◆ WHAT THE EXERCISE ASKS
Your task is to repeat the listing exactly.

========================================

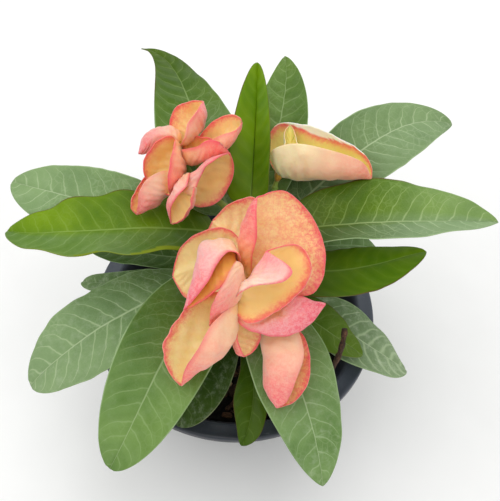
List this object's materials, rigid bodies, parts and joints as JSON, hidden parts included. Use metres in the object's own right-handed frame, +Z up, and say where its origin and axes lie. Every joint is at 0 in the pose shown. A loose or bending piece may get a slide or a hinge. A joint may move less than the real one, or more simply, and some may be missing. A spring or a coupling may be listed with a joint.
{
  "type": "potted crown of thorns plant",
  "caption": "Crown of thorns plant with long wavy leaves and peach bracts in clusters, on a thorny stem in a squat round nursery pot.",
  "frame": {"origin": "centre of the flat underside of the pot", "axes": "+Z up along the pot's axis; the side seen in the picture faces -Y; +X to its right"},
  "size_m": [0.2393, 0.2115, 0.191],
  "materials": {
    "pot": "satin",
    "soil": "matte",
    "bark": "matte",
    "twig": "matte",
    "stalk": "satin",
    "bract": "satin",
    "leaf_dusty": "satin",
    "leaf_glossy": "gloss"
  },
  "bodies": {
    "root": {"pot": "pot", "soil": "soil", "stem": "bark", "twig": "twig", "stalk_front": "stalk", "stalk_left": "stalk", "stalk_right": "stalk", "bloom_front_1": "bract", "bloom_front_2": "bract", "bloom_front_3": "bract", "bloom_front_4": "bract", "bloom_front_5": "bract", "bloom_left_1": "bract", "bloom_left_2": "bract", "bloom_left_3": "bract", "bloom_left_4": "bract", "bloom_right_1": "bract", "leaf_back_left": "leaf_dusty", "leaf_left_upper": "leaf_dusty", "leaf_left_bright": "leaf_glossy", "leaf_upright_bright": "leaf_glossy", "leaf_back_centre": "leaf_dusty", "leaf_back_right": "leaf_dusty", "leaf_right_bright": "leaf_glossy", "leaf_right_deep": "leaf_glossy", "leaf_right_hidden": "leaf_dusty", "leaf_behind_bloom": "leaf_dusty", "leaf_low_right_curved": "leaf_dusty", "leaf_low_right_short": "leaf_glossy", "leaf_front_right": "leaf_dusty", "leaf_front_narrow": "leaf_glossy", "leaf_front_dark": "leaf_glossy", "leaf_front_left": "leaf_dusty", "leaf_low_left": "leaf_dusty", "leaf_left_folded": "leaf_dusty", "leaf_left_shaded": "leaf_dusty"}
  },
  "joints": []
}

========================================

◆ SOLUTION FOR THIS EXERCISE
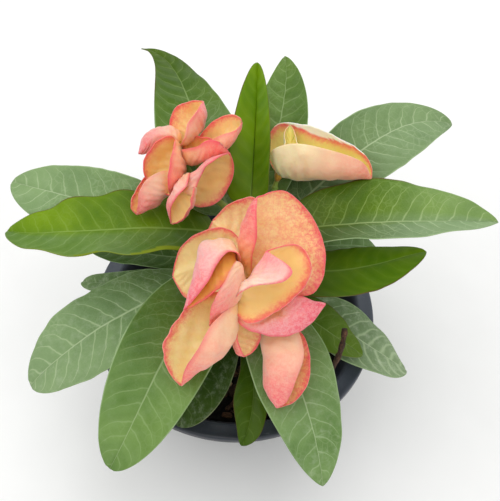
List this object's materials, rigid bodies, parts and joints as JSON, hidden parts included. Use metres in the object's own right-handed frame, +Z up, and say where its origin and axes lie. Every joint is at 0 in the pose shown. A loose or bending piece may get a slide or a hinge. A joint may move less than the real one, or more simply, and some may be missing. A spring or a coupling may be listed with a joint.
{
  "type": "potted crown of thorns plant",
  "caption": "Crown of thorns plant with long wavy leaves and peach bracts in clusters, on a thorny stem in a squat round nursery pot.",
  "frame": {"origin": "centre of the flat underside of the pot", "axes": "+Z up along the pot's axis; the side seen in the picture faces -Y; +X to its right"},
  "size_m": [0.2393, 0.2115, 0.191],
  "materials": {
    "pot": "satin",
    "soil": "matte",
    "bark": "matte",
    "twig": "matte",
    "stalk": "satin",
    "bract": "satin",
    "leaf_dusty": "satin",
    "leaf_glossy": "gloss"
  },
  "bodies": {
    "root": {"pot": "pot", "soil": "soil", "stem": "bark", "twig": "twig", "stalk_front": "stalk", "stalk_left": "stalk", "stalk_right": "stalk", "bloom_front_1": "bract", "bloom_front_2": "bract", "bloom_front_3": "bract", "bloom_front_4": "bract", "bloom_front_5": "bract", "bloom_left_1": "bract", "bloom_left_2": "bract", "bloom_left_3": "bract", "bloom_left_4": "bract", "bloom_right_1": "bract", "leaf_back_left": "leaf_dusty", "leaf_left_upper": "leaf_dusty", "leaf_left_bright": "leaf_glossy", "leaf_upright_bright": "leaf_glossy", "leaf_back_centre": "leaf_dusty", "leaf_back_right": "leaf_dusty", "leaf_right_bright": "leaf_glossy", "leaf_right_deep": "leaf_glossy", "leaf_right_hidden": "leaf_dusty", "leaf_behind_bloom": "leaf_dusty", "leaf_low_right_curved": "leaf_dusty", "leaf_low_right_short": "leaf_glossy", "leaf_front_right": "leaf_dusty", "leaf_front_narrow": "leaf_glossy", "leaf_front_dark": "leaf_glossy", "leaf_front_left": "leaf_dusty", "leaf_low_left": "leaf_dusty", "leaf_left_folded": "leaf_dusty", "leaf_left_shaded": "leaf_dusty"}
  },
  "joints": []
}